I explained that I wanted to highlight the good work the people of the area do in conserving the forest and without hesitation, he asked Mokombo to let me venture into it but it was not without a warning.

“Go and write good things about us. If you have a bad motive, you will never go back alive. Or you will be unable to hold a pen to write anything about us,” he said.

My hosts told me in early 1990s, when the defunct Narok county council wanted to forcefully take over the management of the 74,131-acre forest, a reporter of a local daily who had gone to file a feature favourable the council, was unable to do the assignment because Laibons stood in his way.

“A dark cloud and fog covered the forest for all the days he was here. He left confused without even interviewing anybody or taking pictures. Elders knew he was not up to any good,” said Sambino.

He further said the council failed to take over the forest because of the work of laibonis.

“Even the surveying of the forest didn’t take place. Whenever surveyors came, they couldn’t do their work.

Once senior council officers were forced to flee, after pythons were dispatched to them the moment they set foot in the forest,” he said.

Locals believe their gods reside in the forest.

Deep inside the forest, I watched with ease various birds species including the wild parrots and from a safe distance, herds of elephants. 

The forest of the lost child is one of few well protected community forests in the country. 

It got its name from a local Maa legend about a young girl, who was tending her family’s livestock, some of which strayed into the forest. 

She followed to retrieve them but never came out of the forest even after the calves found their way home.

Located in Narok South, along the Kenya-Tanzania border, the Maasai of both countries annually pay pilgrimage to it, to perform customary obligations including appeasing their gods, especially during droughts and after deaths of prominent personalities from the community.

Way before people started settling near it, locals say the Laibon performed a ceremony at Entasekera to curse anyone who would disturb its natural state.

“This forest where our child got lost is sacred to us. We only venture into it whenever there are ceremonies or when looking for herbs,” says Raphael Ololpapit, a Laibon.

Wildlife poaching

Ololpapit, 95, who is one of the trustees of the forest, says they have succeeded to keep loggers and poachers at bay.

“You cannot enter the forest even to fetch a tooth pick or firewood without elders’ approval lest you are cursed. We are also working with youth groups and Community Forest Associations (CFAs), in its conservation,” he says.

The area, inhabited by about 3,000 members of the larger Loita clan suffers poor infrastructure. There are no good roads or proper mobile telephony coverage. Elders say lack of good roads is a blessing. 

“If these roads were good, logging and poaching would have been the order of the day,” says John Samberu.

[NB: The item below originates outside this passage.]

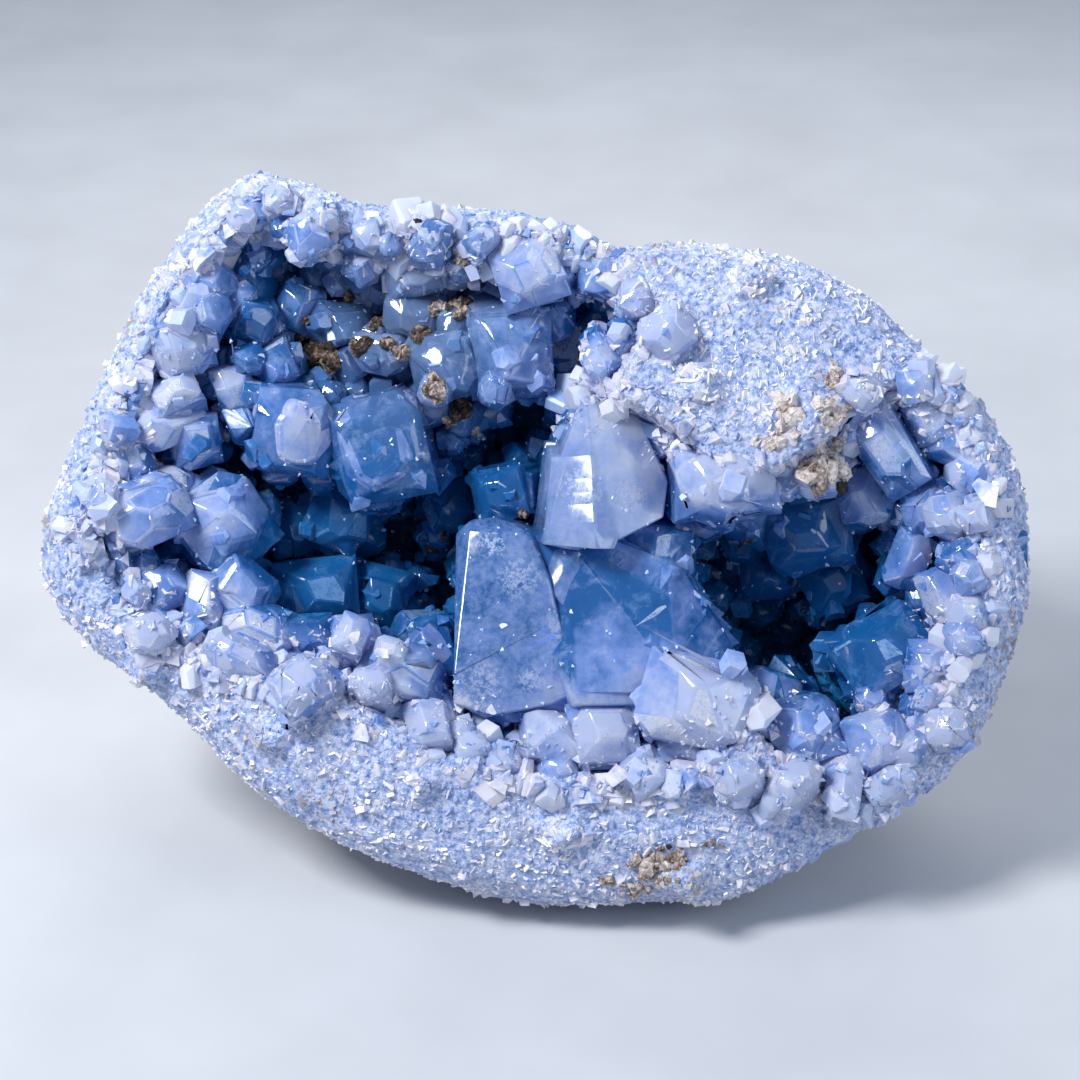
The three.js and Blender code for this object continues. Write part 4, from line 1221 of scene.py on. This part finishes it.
# %% Sugar on the crystals near the rim
points, normals = draw_points(crust, 115000)
near_rim = rimward(points) * np.where(mouth_view(points)[:, 2] < -14, 1.3, 1)
patchy = np.sin(points @ np.array((310, 170, 90))) * np.sin(points @ np.array((-140, 260, 230)))
sugared = near_rim ** 1.7 * (0.75 + 0.5 * patchy) > chance.uniform(0.16, 0.8, len(points))
chosen = away_from_wall(points) & off_clear_faces(points) & sugared
points, normals, width = with_room(points[chosen], normals[chosen], (0.7, 2.1), 0.7)
axes = scattered(normals, 0.4)
sizes = width * chance.uniform(0.8, 1.3, (len(width), 3))
points = points - normals * sunk(width, 0.3, 0.5)
sow("crystal_sugar", grain_forms, points, axes, sizes, grains.material)

# %% Sparkling specks
specks = Finish("speck_glass", Roughness=0.06, IOR=CELESTITE_IOR)
specks.set(Base_Color=specks.ramp(specks.noise(3), [(0.35, (0.3, 0.5, 0.9)), (0.65, (0.85, 0.9, 1))]))
points, normals = draw_points(crust, 3000)
chosen = away_from_wall(points)
points, normals = points[chosen], normals[chosen]
width = chance.uniform(0.4, 0.95, (len(points), 1)) ** 1.4 * MM
sizes = proportions(width, (0.7, 1.5), (0.8, 1.2))
axes = scattered(normals, 0.6)
points = points - normals * width * 0.2
sow("specks", grain_forms, points, axes, sizes, specks.material)

# %% [markdown]
# ## Host rock
# Crumbs of the rock that the geode grew in are caught among the crystals: dark brown high in the left
# hollow, and a cream, craggy knot between the hollows. Each crumb is cut by many planes, like a crystal but
# without any order, and then roughened. Four crumbs are modelled, and copies of them are laid on the
# surface.

# %% Host rock finish
ROCK_TONES = [(0.0, (0.02, 0.015, 0.012)), (0.25, (0.1, 0.06, 0.032)), (0.5, (0.33, 0.25, 0.21)),
              (0.75, (0.58, 0.5, 0.46)), (1.0, (0.78, 0.72, 0.68))]
rock = Finish("host_rock", Roughness=0.85, IOR=1.5)
grit = rock.range(rock.noise(1.1, 4, 0.75), 0.32, 0.68, -0.5, 0.32)
rock.set(Base_Color=rock.ramp(rock.plus(rock.attribute("tone"), grit), ROCK_TONES),
         Normal=rock.bump(rock.noise(0.8, 4, 0.8), 0.5, 0.9))

# %% Crumbs of rock
CRUMB_SIDES = 16
rock_forms = []
for number in range(4):
    form = new_cube(f"rock_form_{number}", 3)
    directions = unit(chance.normal(0, 1, (CRUMB_SIDES, 3)))
    with editing(form):
        cut([(tuple(direction), chance.uniform(0.4, 0.52)) for direction in directions])
        bpy.ops.mesh.quads_convert_to_tris()
        bpy.ops.mesh.subdivide(number_cuts=1, fractal=0.5, seed=number)
    rock_forms.append(form)
HOST_ROCK = [
    ((53.7, 26.4), (5.6, 12.6), 1.0), ((64, 35), (4, 7.5), 0.85), ((62.9, 28.2), (6.5, 8), 0.95),
    ((60.9, 16.1), (7.5, 9), 0.8), ((47, 20.8), (3.4, 3.2), 1.0), ((51.4, 20.6), (5, 4.5), 0.95),
    ((66.9, 12), (3.6, 3.6), 0.15), ((64.9, 21), (5.5, 3.4), 0.7), ((66.3, 15), (4.5, 5), 1.0),
    ((-47.3, 42), (9.5, 7), 0.25), ((-38.2, 43), (7, 4.4), 0.5), ((-41.5, 54.6), (4.4, 3.2), 0.2),
    ((-35.5, 48.8), (3.4, 4), 0.4), ((-32.4, 43.7), (4, 4), 0.5), ((-28.7, 41.7), (5, 4.4), 0.5),
    ((-24.7, 45.5), (5, 4), 0.45), ((-21.6, 51.8), (5.4, 4.2), 0.55), ((-16.5, 51.5), (6, 5), 0.4),
    ((-15.8, 60.6), (5, 3.2), 0.7), ((-25.3, 68.7), (2, 2.6), 0.2), ((-21.9, 32.9), (6, 6), 0.6),
    ((-16.2, 29.8), (6, 5), 0.2), ((-18.5, 26.8), (4.4, 3.4), 0.5), ((-13.5, 25.2), (3, 3), 0.7),
    ((-52.4, 45.7), (2.8, 3), 0.4), ((-51, 49.5), (2.4, 3), 0.55), ((-3.1, 6.6), (3.2, 3.2), 0.35),
    ((-24.3, -1.1), (4, 2.6), 0.15), ((-21, 1.5), (2.6, 2.4), 0.2), ((47, 0), (2.4, 2.2), 0.3),
    ((24.1, -69.5), (9.5, 5), 0.75), ((29.8, -68.1), (7, 3.6), 0.7), ((21.6, -75.1), (8.4, 4), 0.8),
    ((15.7, -72.9), (5.4, 2.8), 0.7), ((28.4, -72.6), (6, 3), 0.65), ((28.6, -65.5), (5.5, 1.8), 0.3),
    ((38.2, -65), (5, 2.2), 0.5),
]
seen_surfaces = [surface_of(crust), surface_of(wall)]
rock_parts = []
for at, size, tone in HOST_ROCK:
    for number in range(max(5, round(size[0] * size[1] / 2))):
        spread = chance.uniform(0, 0.42) if number else 0.0
        side = chance.uniform(0, 2 * math.pi)
        right = at[0] + math.cos(side) * size[0] * spread
        up = at[1] + math.sin(side) * size[1] * spread
        place = in_front(right, up, seen_surfaces)
        form = rock_forms[chance.integers(len(rock_forms))]
        crumb = bpy.data.objects.new("crumb", form.data.copy())
        width = min(size) * chance.uniform(0.26, 0.56) * (1 if number else 1.5) * MM
        turn = Matrix(bases(unit(chance.normal(0, 1, (1, 3))), chance.uniform(0, 6, 1))[0]).to_4x4()
        scale = Matrix.Diagonal((width * chance.uniform(0.8, 1.25), width, width, 1))
        crumb.data.transform(Matrix.Translation(place) @ turn @ scale)
        give(crumb, "tone", tone + chance.uniform(-0.26, 0.14))
        bpy.context.scene.collection.objects.link(crumb)
        rock_parts.append(crumb)
host_rock = rock_parts[0]
pick(host_rock)
for crumb in rock_parts:
    crumb.select_set(True)
bpy.ops.object.join()
host_rock.name = "host_rock"
host_rock.data.materials.append(rock.material)
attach(host_rock, "root")
print("host rock:", len(host_rock.data.polygons), "faces")

for guide in grain_forms + lip_forms + small_forms + rock_forms + [wall_cad, crust_cad]:
    bpy.data.objects.remove(guide)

Mark Karbolo, formerly the manager of Loita Ilkerin Integrated Project, which is tasked with preserving the forest, says several investors have approached the community to set up tourist facilities, but their requests have been turned down.

“The forest is good and strategically situated for setting up of lodges and camps. Its flora and fauna is unmatchable.

In fact, if opened up, it will dwarf the world famed Masai Mara Game Reserve.

Three big rivers including Sand River that drain into Mara River and Lake Natron in Tanzania emanate from the forest.

Locals and elders have for many years resisted temptations to give it away s because of its importance” he says.

Mwai Muraguri, the Narok County Kenya Forest Service Ecosystem Conservator, says Naimene Enkiyo is the only community forest that is well managed in Narok.

“We are providing technical support to them and also in policing. The involvement of elders is encouraging,” says Muraguri.

Paula Kahumbu, Wildlife Direct chief  executive says the forest is one of the remnants of Kenya’s indigenous of the larger Mau ecosystem.

“We must do whatever it takes to save it and the culture that has defended it for centuries. The government must recognise and protect it ,” she says.